I think B&W works well for this.


----------



## Dmitri (Dec 28, 2009)

HikinMike said:


> I think B&W works well for this.



 Thanks Mike.


----------



## Nikkor (Dec 28, 2009)

I really like this. But what kind of crow is that? That's not your average crow beak. Looks a little Finch-y


----------



## Dmitri (Dec 29, 2009)

WeddingPhotographer said:


> I really like this. But what kind of crow is that? That's not your average crow beak. Looks a little Finch-y



Thank you for the reply. I think it's an American Crow.


----------



## EricD (Dec 29, 2009)

HikinMike said:


> I think B&W works well for this.



Nice job!


----------



## Dmitri (Dec 30, 2009)

EricD said:


> HikinMike said:
> 
> 
> > I think B&W works well for this.
> ...



Thank you Eric. Kind words from you.


----------



## PhotoXopher (Dec 30, 2009)

Amazing detail! I can barely get the eyes visible in my crow shots let alone see detail in them.


----------



## Casshew (Dec 30, 2009)

I love the feathers on the top of his beak, beautiful.


----------



## Dmitri (Dec 31, 2009)

PhotoXopher said:


> Amazing detail! I can barely get the eyes visible in my crow shots let alone see detail in them.
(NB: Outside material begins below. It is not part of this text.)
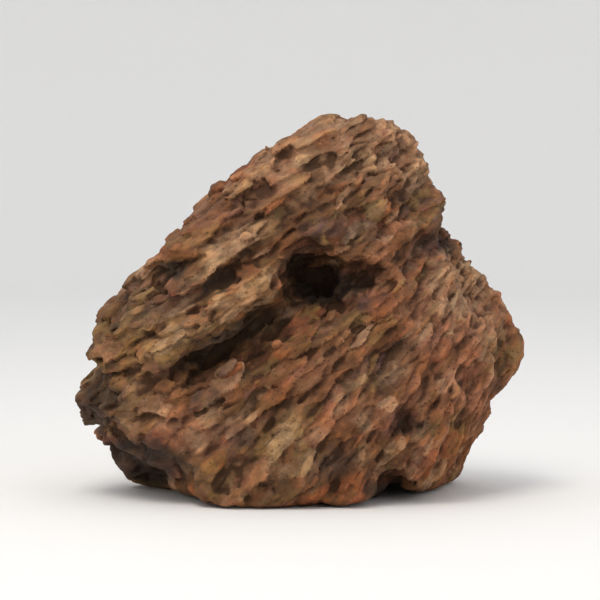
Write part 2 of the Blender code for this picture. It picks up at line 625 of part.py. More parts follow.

Thank you. Was a nice white wintery day, so the contrast was nice.



			
				Casserole said:
			
		

> I love the feathers on the top of his beak, beautiful.



Thank you Casserole.


----------



## wescobts (Jan 1, 2010)

PhotoXopher said:


> Amazing detail! I can barely get the eyes visible in my crow shots let alone see detail in them.



Yeah, me too


----------



## Shockey (Jan 1, 2010)

Black on white is tough.
If it were mine I would increase the black point to make the black crow a little more black, still preserving the details in the black of course.
I like the composition and the way you focused it.


----------



## KmH (Jan 1, 2010)

It's a good image.

I wish the whole beak was in focus and that the crow was much darker, rather than a charcol grey.

Like another poster mentioned, I too feel the processing robs the crow of some of it's identity. So much so that it looks more finch-like than crow like. I think part of that finch-like look is just the perspective angle on the beak.


----------



## Jankster (Jan 1, 2010)

great shot! very nice detail


----------



## Dmitri (Jan 2, 2010)

Shockey said:


> Black on white is tough.
> If it were mine I would increase the black point to make the black crow a little more black, still preserving the details in the black of course.
> I like the composition and the way you focused it.



Good thinking. I'll have to try that. Thanks Shockey.



			
				KmH said:
			
		

> It's a good image.
> 
> I wish the whole beak was in focus and that the crow was much darker, rather than a charcol grey.
> 
> Like another poster mentioned, I too feel the processing robs the crow of some of it's identity. So much so that it looks more finch-like than crow like. I think part of that finch-like look is just the perspective angle on the beak.



Believe it or not, the photo had almost zero post processing (sharpened a touch is all). I will try to increase the black point as Shockey suggests and see how that goes. Thanks for the comment.


----------



## Dmitri (Jan 2, 2010)

Here's another from the same time, also no processing other than sharpening but you can see that his beak is what it is.


----------